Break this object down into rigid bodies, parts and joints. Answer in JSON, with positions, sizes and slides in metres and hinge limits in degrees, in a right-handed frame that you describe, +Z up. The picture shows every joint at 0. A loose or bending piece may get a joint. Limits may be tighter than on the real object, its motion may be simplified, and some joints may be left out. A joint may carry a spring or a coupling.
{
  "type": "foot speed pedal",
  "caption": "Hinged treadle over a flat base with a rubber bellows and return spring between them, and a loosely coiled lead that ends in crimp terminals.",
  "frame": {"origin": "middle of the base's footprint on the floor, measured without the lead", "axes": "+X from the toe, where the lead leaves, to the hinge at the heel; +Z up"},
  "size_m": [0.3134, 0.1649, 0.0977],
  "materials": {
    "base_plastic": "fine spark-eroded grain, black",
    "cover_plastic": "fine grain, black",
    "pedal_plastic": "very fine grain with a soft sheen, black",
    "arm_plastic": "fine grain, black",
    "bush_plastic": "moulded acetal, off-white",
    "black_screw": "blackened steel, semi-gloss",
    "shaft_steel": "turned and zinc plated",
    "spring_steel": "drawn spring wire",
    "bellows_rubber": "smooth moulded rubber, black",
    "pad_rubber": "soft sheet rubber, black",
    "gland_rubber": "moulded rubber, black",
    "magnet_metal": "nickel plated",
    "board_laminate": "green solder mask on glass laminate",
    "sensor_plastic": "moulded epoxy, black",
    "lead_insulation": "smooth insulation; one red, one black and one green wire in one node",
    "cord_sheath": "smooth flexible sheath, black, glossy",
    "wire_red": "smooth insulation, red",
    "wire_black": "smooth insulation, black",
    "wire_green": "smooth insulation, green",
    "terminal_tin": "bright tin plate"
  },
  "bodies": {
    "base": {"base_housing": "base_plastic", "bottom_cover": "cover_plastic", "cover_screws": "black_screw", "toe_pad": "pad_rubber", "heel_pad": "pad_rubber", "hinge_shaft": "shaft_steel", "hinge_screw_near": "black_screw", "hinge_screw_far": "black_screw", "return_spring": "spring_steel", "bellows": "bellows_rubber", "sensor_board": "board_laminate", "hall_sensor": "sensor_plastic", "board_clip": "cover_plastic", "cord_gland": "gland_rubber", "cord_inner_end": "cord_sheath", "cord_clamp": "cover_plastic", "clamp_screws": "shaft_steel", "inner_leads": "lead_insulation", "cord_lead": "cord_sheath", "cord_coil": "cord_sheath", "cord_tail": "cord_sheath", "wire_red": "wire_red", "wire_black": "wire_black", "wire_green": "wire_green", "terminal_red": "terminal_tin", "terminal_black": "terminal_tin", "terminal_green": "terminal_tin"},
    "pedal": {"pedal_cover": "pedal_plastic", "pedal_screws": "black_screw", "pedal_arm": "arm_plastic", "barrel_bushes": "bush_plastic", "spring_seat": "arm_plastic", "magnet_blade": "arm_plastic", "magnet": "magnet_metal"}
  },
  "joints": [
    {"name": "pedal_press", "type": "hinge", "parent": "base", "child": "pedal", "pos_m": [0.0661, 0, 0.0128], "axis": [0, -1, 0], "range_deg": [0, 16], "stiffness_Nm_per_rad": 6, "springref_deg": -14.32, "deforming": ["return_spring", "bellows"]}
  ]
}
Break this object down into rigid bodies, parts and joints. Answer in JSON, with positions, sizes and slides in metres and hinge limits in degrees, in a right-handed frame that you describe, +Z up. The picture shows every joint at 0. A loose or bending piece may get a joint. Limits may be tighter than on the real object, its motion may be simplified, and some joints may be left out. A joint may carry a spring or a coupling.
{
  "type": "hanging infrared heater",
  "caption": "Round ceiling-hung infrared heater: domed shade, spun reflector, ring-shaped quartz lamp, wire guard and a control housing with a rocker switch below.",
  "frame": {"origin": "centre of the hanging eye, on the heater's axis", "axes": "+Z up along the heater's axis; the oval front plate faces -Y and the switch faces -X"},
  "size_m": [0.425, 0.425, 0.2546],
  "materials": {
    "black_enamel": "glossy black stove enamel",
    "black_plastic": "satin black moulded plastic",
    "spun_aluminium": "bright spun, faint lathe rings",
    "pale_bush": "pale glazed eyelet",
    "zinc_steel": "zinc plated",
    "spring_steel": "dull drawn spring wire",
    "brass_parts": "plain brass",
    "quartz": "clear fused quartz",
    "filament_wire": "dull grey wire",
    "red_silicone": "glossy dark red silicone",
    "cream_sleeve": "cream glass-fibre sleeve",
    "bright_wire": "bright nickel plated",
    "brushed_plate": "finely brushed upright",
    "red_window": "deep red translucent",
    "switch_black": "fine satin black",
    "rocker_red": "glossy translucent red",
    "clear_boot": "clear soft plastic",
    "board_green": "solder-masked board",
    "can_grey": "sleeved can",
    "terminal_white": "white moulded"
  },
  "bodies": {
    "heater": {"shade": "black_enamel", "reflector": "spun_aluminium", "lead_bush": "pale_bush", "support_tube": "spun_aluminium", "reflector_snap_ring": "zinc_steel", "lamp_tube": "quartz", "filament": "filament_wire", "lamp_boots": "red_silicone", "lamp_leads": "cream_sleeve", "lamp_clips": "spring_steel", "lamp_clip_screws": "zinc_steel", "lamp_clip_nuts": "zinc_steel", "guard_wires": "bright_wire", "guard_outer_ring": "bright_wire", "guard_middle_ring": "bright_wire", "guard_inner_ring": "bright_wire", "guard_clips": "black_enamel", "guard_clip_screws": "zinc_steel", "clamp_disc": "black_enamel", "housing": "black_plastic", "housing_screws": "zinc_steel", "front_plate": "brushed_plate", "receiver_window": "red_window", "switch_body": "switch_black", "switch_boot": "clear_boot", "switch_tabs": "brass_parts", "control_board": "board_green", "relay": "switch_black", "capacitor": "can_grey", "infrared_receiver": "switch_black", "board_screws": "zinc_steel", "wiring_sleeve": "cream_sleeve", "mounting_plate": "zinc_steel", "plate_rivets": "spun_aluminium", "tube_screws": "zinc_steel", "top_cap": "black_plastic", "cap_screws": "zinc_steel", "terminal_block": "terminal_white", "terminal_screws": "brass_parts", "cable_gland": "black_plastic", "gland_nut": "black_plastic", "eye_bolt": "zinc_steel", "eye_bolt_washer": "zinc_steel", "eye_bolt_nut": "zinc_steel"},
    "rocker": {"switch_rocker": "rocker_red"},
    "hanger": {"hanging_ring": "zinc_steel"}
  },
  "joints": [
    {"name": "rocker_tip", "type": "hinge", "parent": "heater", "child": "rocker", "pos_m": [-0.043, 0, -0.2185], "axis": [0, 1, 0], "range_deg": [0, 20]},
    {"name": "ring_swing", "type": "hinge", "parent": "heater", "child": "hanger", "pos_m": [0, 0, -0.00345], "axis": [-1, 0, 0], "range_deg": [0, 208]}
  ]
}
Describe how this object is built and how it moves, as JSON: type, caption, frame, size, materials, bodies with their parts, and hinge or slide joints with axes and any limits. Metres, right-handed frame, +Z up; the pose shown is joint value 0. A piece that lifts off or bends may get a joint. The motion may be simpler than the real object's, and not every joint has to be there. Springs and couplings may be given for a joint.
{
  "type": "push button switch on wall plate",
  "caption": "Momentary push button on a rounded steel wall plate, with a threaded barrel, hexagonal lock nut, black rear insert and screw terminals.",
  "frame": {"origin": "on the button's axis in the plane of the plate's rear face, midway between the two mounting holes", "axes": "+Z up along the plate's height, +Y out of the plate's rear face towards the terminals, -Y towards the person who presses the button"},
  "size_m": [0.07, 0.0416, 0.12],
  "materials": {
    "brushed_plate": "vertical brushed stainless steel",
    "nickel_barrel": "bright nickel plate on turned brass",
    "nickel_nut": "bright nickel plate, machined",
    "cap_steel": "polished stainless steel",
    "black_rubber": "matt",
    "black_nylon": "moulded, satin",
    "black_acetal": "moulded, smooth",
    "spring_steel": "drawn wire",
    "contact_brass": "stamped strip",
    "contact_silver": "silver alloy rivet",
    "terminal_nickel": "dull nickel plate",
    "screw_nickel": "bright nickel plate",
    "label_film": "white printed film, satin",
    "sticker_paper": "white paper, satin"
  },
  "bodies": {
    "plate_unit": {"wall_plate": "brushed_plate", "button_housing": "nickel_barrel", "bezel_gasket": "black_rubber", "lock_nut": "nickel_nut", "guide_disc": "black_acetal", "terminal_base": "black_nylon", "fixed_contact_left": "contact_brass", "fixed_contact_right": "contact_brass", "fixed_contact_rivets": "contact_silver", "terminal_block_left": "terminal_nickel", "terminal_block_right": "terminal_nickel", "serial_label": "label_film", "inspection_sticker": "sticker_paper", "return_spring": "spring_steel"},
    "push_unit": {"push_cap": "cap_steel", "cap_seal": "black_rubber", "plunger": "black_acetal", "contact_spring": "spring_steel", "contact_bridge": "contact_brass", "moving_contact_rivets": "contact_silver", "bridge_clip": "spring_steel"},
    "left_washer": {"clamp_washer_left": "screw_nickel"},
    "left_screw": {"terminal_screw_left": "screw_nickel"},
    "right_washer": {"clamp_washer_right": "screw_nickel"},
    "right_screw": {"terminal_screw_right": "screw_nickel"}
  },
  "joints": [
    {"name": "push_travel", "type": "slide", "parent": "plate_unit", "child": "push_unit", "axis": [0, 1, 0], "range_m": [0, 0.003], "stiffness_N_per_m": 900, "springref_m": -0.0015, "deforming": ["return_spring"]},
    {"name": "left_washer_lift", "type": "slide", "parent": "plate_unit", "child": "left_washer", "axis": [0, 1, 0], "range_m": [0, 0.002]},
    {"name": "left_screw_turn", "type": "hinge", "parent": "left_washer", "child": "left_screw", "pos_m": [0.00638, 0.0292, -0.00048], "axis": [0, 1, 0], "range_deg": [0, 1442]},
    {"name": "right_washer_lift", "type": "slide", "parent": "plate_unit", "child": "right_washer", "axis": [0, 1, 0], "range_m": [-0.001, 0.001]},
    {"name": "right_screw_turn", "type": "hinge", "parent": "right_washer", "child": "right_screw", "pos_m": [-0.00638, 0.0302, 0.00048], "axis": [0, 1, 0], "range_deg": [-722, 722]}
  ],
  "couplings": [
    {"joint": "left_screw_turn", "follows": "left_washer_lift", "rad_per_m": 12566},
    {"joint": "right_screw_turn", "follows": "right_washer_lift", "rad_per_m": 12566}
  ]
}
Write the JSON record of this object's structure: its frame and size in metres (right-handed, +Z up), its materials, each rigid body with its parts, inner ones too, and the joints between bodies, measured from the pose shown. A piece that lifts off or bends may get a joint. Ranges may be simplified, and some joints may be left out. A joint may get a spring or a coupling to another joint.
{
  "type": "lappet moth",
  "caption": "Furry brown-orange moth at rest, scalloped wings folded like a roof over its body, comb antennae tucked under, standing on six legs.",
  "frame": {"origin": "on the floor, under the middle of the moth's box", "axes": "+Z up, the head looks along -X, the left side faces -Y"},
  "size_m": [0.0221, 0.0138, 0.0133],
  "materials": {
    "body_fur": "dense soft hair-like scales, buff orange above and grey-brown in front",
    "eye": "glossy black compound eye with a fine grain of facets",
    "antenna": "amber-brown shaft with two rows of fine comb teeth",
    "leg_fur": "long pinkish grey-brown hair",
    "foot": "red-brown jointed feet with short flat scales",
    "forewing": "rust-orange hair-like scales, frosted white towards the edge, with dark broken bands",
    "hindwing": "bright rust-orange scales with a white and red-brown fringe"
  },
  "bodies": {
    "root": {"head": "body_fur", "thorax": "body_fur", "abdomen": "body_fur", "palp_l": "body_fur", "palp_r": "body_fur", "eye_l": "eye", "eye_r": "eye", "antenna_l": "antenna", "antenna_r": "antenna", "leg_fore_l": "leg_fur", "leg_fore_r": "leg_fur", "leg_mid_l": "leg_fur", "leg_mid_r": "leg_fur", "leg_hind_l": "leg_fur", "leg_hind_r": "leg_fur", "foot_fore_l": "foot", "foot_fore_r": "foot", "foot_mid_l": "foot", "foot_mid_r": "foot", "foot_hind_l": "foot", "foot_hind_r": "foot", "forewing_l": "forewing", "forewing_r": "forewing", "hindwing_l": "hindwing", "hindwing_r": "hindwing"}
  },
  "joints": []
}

**WHAT TO PRODUCE:**
Give back the lines of the listing from the one with "Write the JSON" through the end, both included, exactly as written and with nothing added.

**THE COMPLETED TASK:**
Write the JSON record of this object's structure: its frame and size in metres (right-handed, +Z up), its materials, each rigid body with its parts, inner ones too, and the joints between bodies, measured from the pose shown. A piece that lifts off or bends may get a joint. Ranges may be simplified, and some joints may be left out. A joint may get a spring or a coupling to another joint.
{
  "type": "lappet moth",
  "caption": "Furry brown-orange moth at rest, scalloped wings folded like a roof over its body, comb antennae tucked under, standing on six legs.",
  "frame": {"origin": "on the floor, under the middle of the moth's box", "axes": "+Z up, the head looks along -X, the left side faces -Y"},
  "size_m": [0.0221, 0.0138, 0.0133],
  "materials": {
    "body_fur": "dense soft hair-like scales, buff orange above and grey-brown in front",
    "eye": "glossy black compound eye with a fine grain of facets",
    "antenna": "amber-brown shaft with two rows of fine comb teeth",
    "leg_fur": "long pinkish grey-brown hair",
    "foot": "red-brown jointed feet with short flat scales",
    "forewing": "rust-orange hair-like scales, frosted white towards the edge, with dark broken bands",
    "hindwing": "bright rust-orange scales with a white and red-brown fringe"
  },
  "bodies": {
    "root": {"head": "body_fur", "thorax": "body_fur", "abdomen": "body_fur", "palp_l": "body_fur", "palp_r": "body_fur", "eye_l": "eye", "eye_r": "eye", "antenna_l": "antenna", "antenna_r": "antenna", "leg_fore_l": "leg_fur", "leg_fore_r": "leg_fur", "leg_mid_l": "leg_fur", "leg_mid_r": "leg_fur", "leg_hind_l": "leg_fur", "leg_hind_r": "leg_fur", "foot_fore_l": "foot", "foot_fore_r": "foot", "foot_mid_l": "foot", "foot_mid_r": "foot", "foot_hind_l": "foot", "foot_hind_r": "foot", "forewing_l": "forewing", "forewing_r": "forewing", "hindwing_l": "hindwing", "hindwing_r": "hindwing"}
  },
  "joints": []
}